What the task asks » The required output is the exact run of lines from the line containing "obj.parent = empty" to the line containing "bpy.data.objects.remove(obj)", inclusive, and nothing besides.

Data extract »

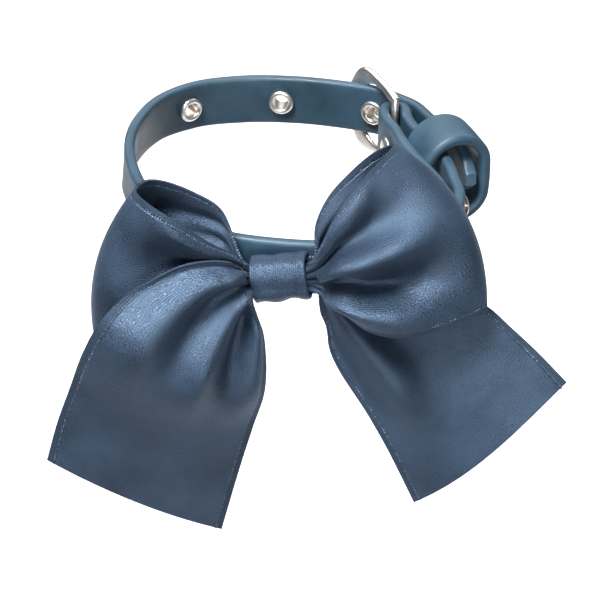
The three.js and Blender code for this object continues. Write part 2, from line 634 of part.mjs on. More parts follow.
// A ribbon as a thin closed body: sections between two selvages, bellied and folded, then thickened.
function ribbon(rows, folds, lengthSteps, widthSteps, rootRipple) {
  const curves = ribbonCurves(rows);
  const base = (s, u) => {
    const a = curves.top.getPoint(s);
    const b = curves.low.getPoint(s);
    return a.lerp(b, u);
  };
  const e = 0.004;
  const facing = (place, s, u) => {
    const s0 = Math.max(0, s - e);
    const s1 = Math.min(1, s + e);
    const u0 = Math.max(0, u - 0.02);
    const u1 = Math.min(1, u + 0.02);
    const ds = place(s1, u).sub(place(s0, u));
    const du = place(s, u1).sub(place(s, u0));
    return du.cross(ds).normalize();
  };
  const shaped = (s, u) => {
    const p = base(s, u);
    const n = facing(base, s, u);
    const belly = bellyAt(rows, s) * 4 * u * (1 - u);
    const near = Math.max(0, 1 - Math.min(s, rootRipple.two ? 1 - s : 1) / 0.14);
    const ripple = rootRipple.rise * near * Math.cos(u * Math.PI * 2 * rootRipple.count);
    const front = rootRipple.sign;
    return p.addScaledVector(n, front * (belly + foldHeight(folds, s, u) + ripple));
  };
  const outer = [];
  const inner = [];
  for (let i = 0; i <= lengthSteps; i += 1) {
    for (let j = 0; j <= widthSteps; j += 1) {
      const s = i / lengthSteps;
      const u = j / widthSteps;
      const p = shaped(s, u);
      const n = facing(shaped, s, u);
      outer.push(p.clone().addScaledVector(n, RIBBON_WALL / 2));
      inner.push(p.clone().addScaledVector(n, -RIBBON_WALL / 2));
    }
  }
  const points = [...outer, ...inner];
  const shift = outer.length;
  const at = (i, j) => i * (widthSteps + 1) + j;
  const triangles = [];
  for (let i = 0; i < lengthSteps; i += 1) {
    for (let j = 0; j < widthSteps; j += 1) {
      const a = at(i, j);
      const b = at(i, j + 1);
      const c = at(i + 1, j + 1);
      const d = at(i + 1, j);
      triangles.push([a, b, c], [a, c, d], [a + shift, c + shift, b + shift], [a + shift, d + shift, c + shift]);
    }
  }
  const rim = [];
  for (let i = 0; i < lengthSteps; i += 1) rim.push([at(i, 0), at(i + 1, 0)]);
  for (let j = 0; j < widthSteps; j += 1) rim.push([at(lengthSteps, j), at(lengthSteps, j + 1)]);
  for (let i = lengthSteps; i > 0; i -= 1) rim.push([at(i, widthSteps), at(i - 1, widthSteps)]);
  for (let j = widthSteps; j > 0; j -= 1) rim.push([at(0, j), at(0, j - 1)]);
  for (const [a, b] of rim) triangles.push([a, b, b + shift], [a, b + shift, a + shift]);
  return body(points, triangles);
}

// Assembly
const collar = new THREE.Group();
collar.name = 'dog_collar';
function add(name, geometry, material) {
  const mesh = new THREE.Mesh(plain(geometry), material);
  mesh.geometry.computeVertexNormals();
  mesh.name = name;
  collar.add(mesh);
}

add('strap', fromSolid(strapSolid), coatedStrap);
add('keeper', keeper(), coatedStrap);
add('buckle_frame', buckleFrame(), nickel);
add('buckle_tongue', buckleTongue(), nickel);
eyeletPlaces.forEach((place, i) => add(`eyelet_${i + 1}`, eyelet(place), nickel));
rivetLines.forEach((line, i) => add(`strap_rivet_${i + 1}`, rivet(line), nickel));
add('bow_post', bowPost(), nickel);
add('bow_knot', bowKnot(), satin);
const ripple = { rise: 0.2, count: 2, sign: -1, two: true };
add('bow_loop_left', ribbon(leftLoopRows, leftLoopFolds, 34, 12, ripple), satin);
add('bow_loop_right', ribbon(rightLoopRows, rightLoopFolds, 34, 12, { ...ripple, sign: 1 }), satin);
add('bow_tail_left', ribbon(leftTailRows, leftTailFolds, 20, 12, { ...ripple, two: false }), satin);
add('bow_tail_right', ribbon(rightTailRows, rightTailFolds, 20, 12, { ...ripple, sign: 1, two: false }), satin);

export default collar;
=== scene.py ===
"""Looks of a small dog collar with a satin ribbon bow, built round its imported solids.

The collar stands in the frame of its solids: metres, +Z along the neck, the bow facing -Y.
Sizes in the tables are in millimetres and are turned into metres where meshes are made.
"""
import logging
import math
from dataclasses import dataclass, field
from enum import Enum
from functools import cache

import bmesh
import bpy
import numpy as np
from mathutils import Matrix, Vector


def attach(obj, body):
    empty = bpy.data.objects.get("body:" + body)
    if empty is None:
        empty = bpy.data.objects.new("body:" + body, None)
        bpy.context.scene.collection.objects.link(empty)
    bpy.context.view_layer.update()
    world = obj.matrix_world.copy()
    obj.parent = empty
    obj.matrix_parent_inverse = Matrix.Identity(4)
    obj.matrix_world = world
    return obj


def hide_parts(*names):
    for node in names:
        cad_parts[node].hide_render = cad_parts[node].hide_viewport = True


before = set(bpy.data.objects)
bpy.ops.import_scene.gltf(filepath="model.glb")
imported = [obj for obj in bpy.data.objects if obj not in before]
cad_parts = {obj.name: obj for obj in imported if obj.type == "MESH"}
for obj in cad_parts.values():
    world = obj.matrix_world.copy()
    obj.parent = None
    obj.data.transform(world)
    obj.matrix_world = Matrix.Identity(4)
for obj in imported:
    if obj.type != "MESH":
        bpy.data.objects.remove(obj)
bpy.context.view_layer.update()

MM = 0.001
BODY = "root"
SEED = 7
log = logging.getLogger("collar")

Array = np.ndarray
Row = tuple[float, ...]
Piece = bpy.types.Object
Node = bpy.types.Node
Socket = bpy.types.NodeSocket
Material = bpy.types.Material
FULL_TURN = 2 * math.pi
WELD = 2e-6


class Slot(Enum):
    """The record's material slots."""

    STRAP = "coated_strap"
    METAL = "nickel"
    RIBBON = "satin_ribbon"


class Face(Enum):
    """Which way a ribbon's folds stand, as the sign of its grid's own normal."""

    WITH_NORMAL = 1
    AGAINST_NORMAL = -1


# Curves and meshes


def unit(v: Array) -> Array:
    """Returns vectors of length one along the last axis."""
    return v / np.maximum(np.linalg.norm(v, axis=-1, keepdims=True), 1e-12)


def smoothstep(x: Array) -> Array:
    """Returns the soft step of x between 0 and 1."""
    x = np.clip(x, 0, 1)
    return x * x * (3 - 2 * x)


@dataclass(frozen=True)
class SmoothCurve:
    """A smooth open curve through points, evenly pulled so that it never loops.

    Args:
        points: the points that it passes, one row each.
    """

    points: Array

    def at(self, t: Array) -> Array:
        """Places on the curve.

        Args:
            t: places from 0 to 1, in equal parts from point to point.

        Returns:
            One row of coordinates for each place.
        """
        last = len(self.points) - 1
        place = np.clip(np.asarray(t, float), 0, 1) * last
        i = np.minimum(place.astype(int), last - 1)
        w = (place - i)[..., None]
        first_ghost = 2 * self.points[0] - self.points[1]
        last_ghost = 2 * self.points[-1] - self.points[-2]
        longer = np.vstack([first_ghost, self.points, last_ghost])
        p0, p1, p2, p3 = (longer[i + k] for k in range(4))
        d0, d1, d2 = (
            np.maximum(np.linalg.norm(b - a, axis=-1, keepdims=True), 1e-9) ** 0.5
            for a, b in ((p0, p1), (p1, p2), (p2, p3))
        )
        m1 = ((p1 - p0) / d0 - (p2 - p0) / (d0 + d1) + (p2 - p1) / d1) * d1
        m2 = ((p2 - p1) / d1 - (p3 - p1) / (d1 + d2) + (p3 - p2) / d2) * d1
        c2 = -3 * p1 + 3 * p2 - 2 * m1 - m2
        c3 = 2 * p1 - 2 * p2 + m1 + m2
        return p1 + m1 * w + c2 * w**2 + c3 * w**3

    def along(self, t: Array) -> Array:
        """Returns the direction of the curve at places t."""
        t = np.asarray(t, float)
        return unit(self.at(np.minimum(t + 1e-4, 1)) - self.at(np.maximum(t - 1e-4, 0)))

    def even(self, count: int) -> Array:
        """Returns count places from 0 to 1 that are equally far apart on the curve."""
        t = np.linspace(0, 1, 4001)
        steps = np.linalg.norm(np.diff(self.at(t), axis=0), axis=1)
        run = np.concatenate([[0], np.cumsum(steps)])
        return np.interp(np.linspace(0, run[-1], count), run, t)

    def nearest(self, point: Array, low: float = 0, high: float = 1) -> float:
        """Returns the place between low and high that is nearest to a point."""
        t = np.linspace(low, high, 4001)
        return float(t[np.argmin(np.linalg.norm(self.at(t) - point, axis=1))])


def lay_cloth(mesh: bpy.types.Mesh, uv: Array) -> None:
    """Gives a mesh its places on the flat cloth: one row of two numbers in metres for each corner."""
    layer = mesh.uv_layers.new(name="cloth")
    corner = np.zeros(len(mesh.loops), int)
    mesh.loops.foreach_get("vertex_index", corner)
    layer.uv.foreach_set("vector", np.asarray(uv)[corner].astype(np.float32).ravel())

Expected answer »
    obj.parent = empty
    obj.matrix_parent_inverse = Matrix.Identity(4)
    obj.matrix_world = world
    return obj


def hide_parts(*names):
    for node in names:
        cad_parts[node].hide_render = cad_parts[node].hide_viewport = True


before = set(bpy.data.objects)
bpy.ops.import_scene.gltf(filepath="model.glb")
imported = [obj for obj in bpy.data.objects if obj not in before]
cad_parts = {obj.name: obj for obj in imported if obj.type == "MESH"}
for obj in cad_parts.values():
    world = obj.matrix_world.copy()
    obj.parent = None
    obj.data.transform(world)
    obj.matrix_world = Matrix.Identity(4)
for obj in imported:
    if obj.type != "MESH":
        bpy.data.objects.remove(obj)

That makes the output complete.